The English immigrants developed farms between the Fall Line and the Blue Ridge, but settlement was moving slowly upstream into the Piedmont and not sweeping westward over the Blue Ridge.
(Note: The fall line is the meeting of the Piedmont Plain and the Atlantic coastal region, the last tidal reaches that allow for shipping, and where rapids and waterfalls are created. In Virginia the line runs through DC, Occoquan, Fredericksburg, Richmond, and Petersburg.)
Spotswood feared the French were occupying lands just to the west of the Blue Ridge, moving down from Canada into the Ohio River Valley. If there was a war between France and England in European, that conflict could expand across the Atlantic Ocean. An attack by French and their Native American allies on the frontier settlements in English-controlled Virginia was a possibility that needed some sort of response from the colonial governor in Williamsburg.
Spotswood had bad maps. He thought the French forts on the Great Lakes were less than a one-week march from the Blue Ridge. Governor Spotswood identified the most likely military threat to the western frontier of Virginia to be from the French in the Mississippi and Ohio River valleys, just as a century earlier the first colonists at Jamestown had considered the Spanish and other European rivals to be the most significant military threat. If the French forces in Canada and the Ohio River Valley allied with hostile tribes, they could block English settlement at the Blue Ridge—and even threaten settlements in the Piedmont.

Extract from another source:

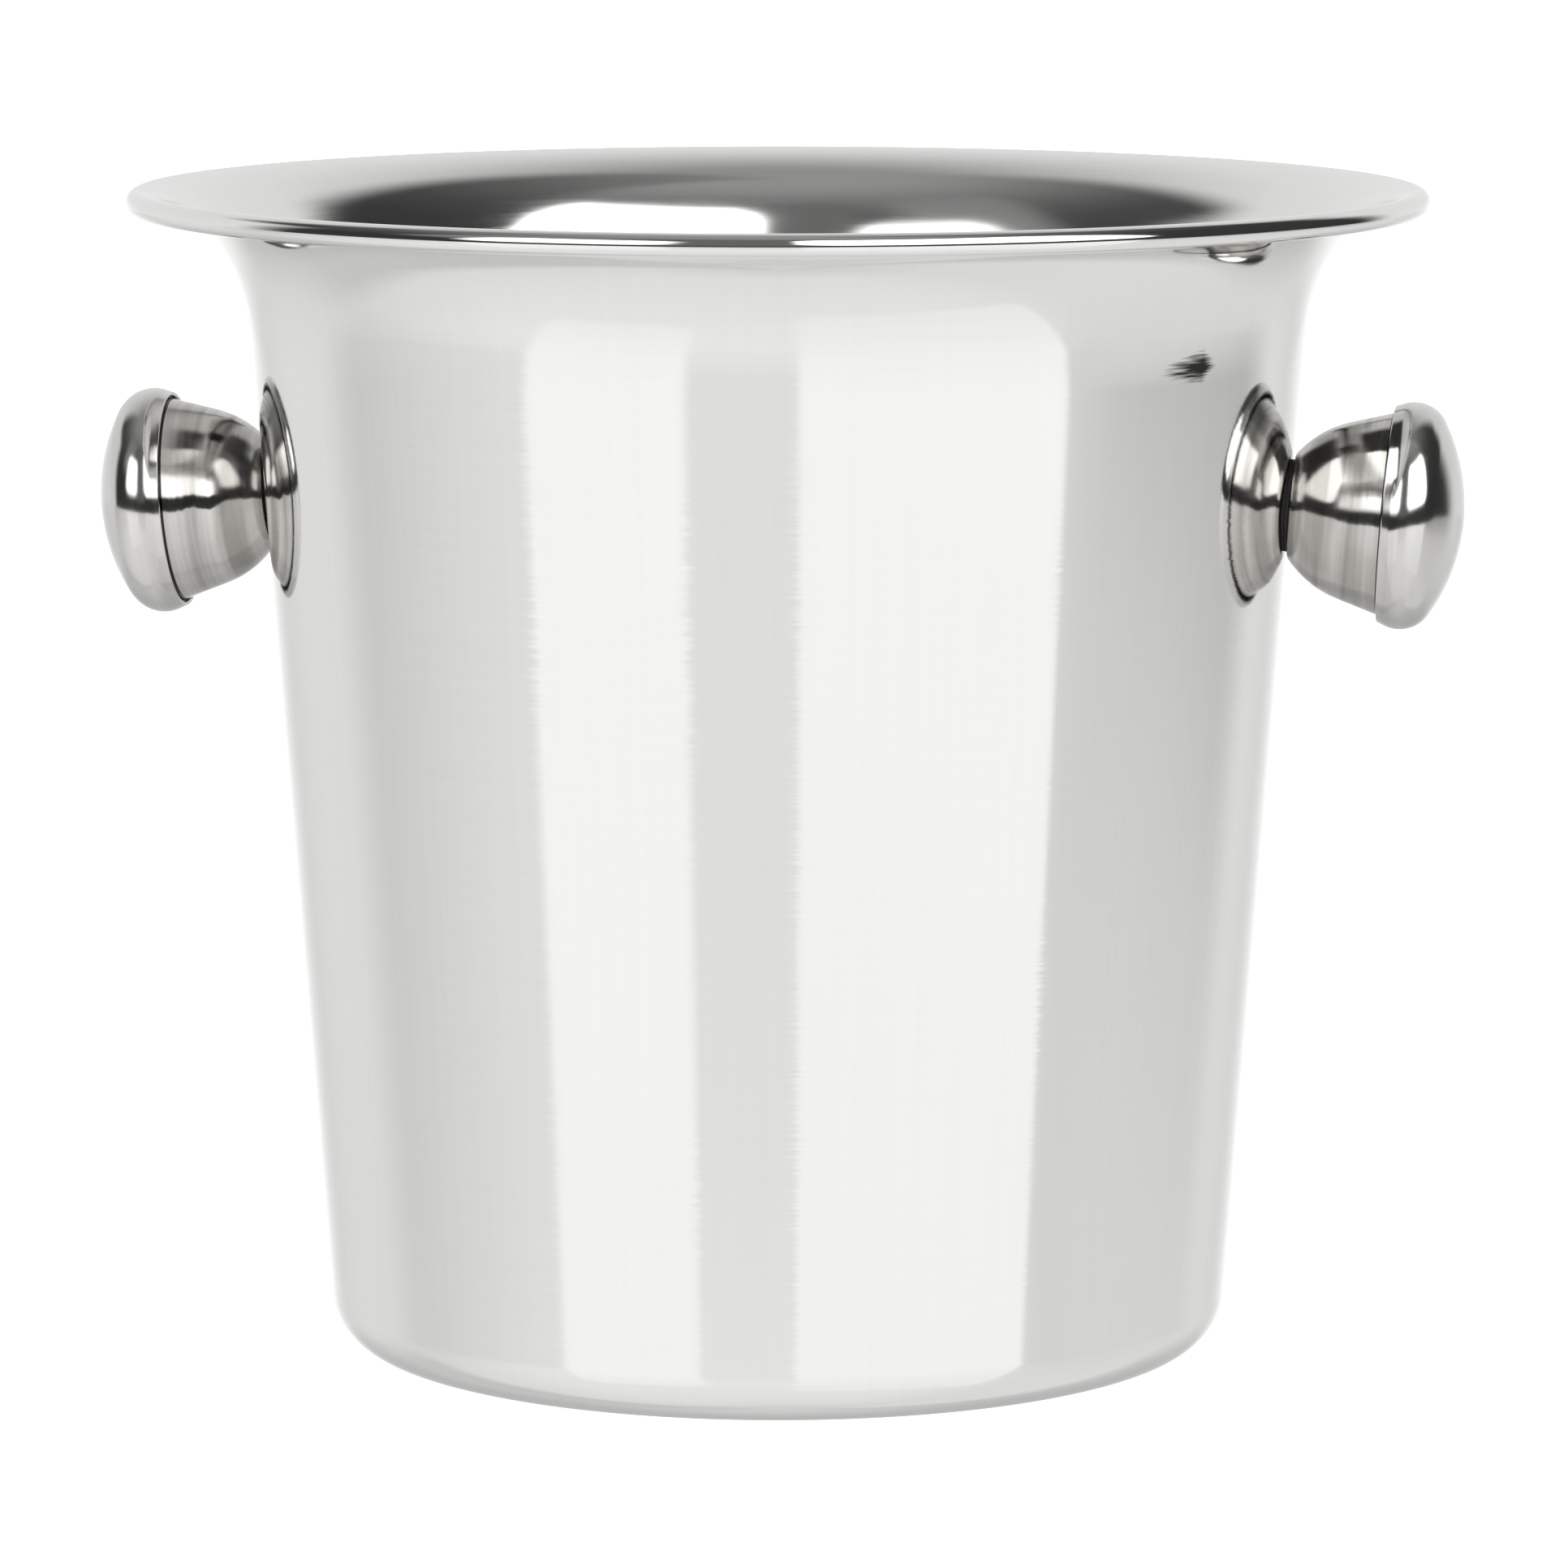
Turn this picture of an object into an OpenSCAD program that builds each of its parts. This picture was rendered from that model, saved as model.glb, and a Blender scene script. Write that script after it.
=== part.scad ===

The first European country to occupy lands between the Blue Ridge and the Ohio River would control that territory. Spotswood recruited Germans and Scotch-Irish who arrived at Philadelphia to settle in Virginia, between the Blue Ridge and the French. The first colonists to settle Virginia west of the Blue Ridge walked from Philadelphia into the Shenandoah Valley, where they established settlements that would serve as a buffer and a trip wire to alert the Virginians about western incursions. (Spotswood’s concerns were validated in the 1750s, when settlements in the Valley and Ridge province from Winchester to the New River were attacked during the French and Indian War.)
Some English-descended colonists crossed the Blue Ridge from the east, settling in the Shenandoah Valley. The English-dominated eastern edge of Frederick County ultimately separated and became Clarke County, and the culture of the two counties is distinctly different even today. By the time the Anglicans from the east crossed the Blue Ridge, the culture of the Shenandoah Valley was already dominated by the Scots-Irish and the Pennsylvania Deutsch (“Dutch”) immigrants. The Scots-Irish established Presbyterian churches. The Pennsylvania immigrants established Lutheran, Brethren, Dunker, and Mennonite churches.
European culture has spread completely across Virginia and the North American continent in the last 400 years. The “frontier” of settlement, the line between territory that was settled and land that was “unsettled” (except by Indians), was no longer obvious by the 1890 Census.
However, for the first 200 years of colonization, most of the immigrant (colonist…) population lived near the Atlantic Ocean. Settlers were slow to move inland from the Atlantic Ocean coast because ships could no longer provide easy transport for agricultural exports, once settlers moved further west past the Fall Line.
The failure of the Americans to settle Mexico or the prairies of Canada shows that “Manifest Destiny” is no guarantee that settlement to the west would be successful. If the French had succeeded in occupying the Ohio River valley, establishing a line of settlements from New Orleans to Quebec and restricting the British to a strip on colonies along the Atlantic Ocean, then today’s dominant language in the “heartland” of North America might not be English.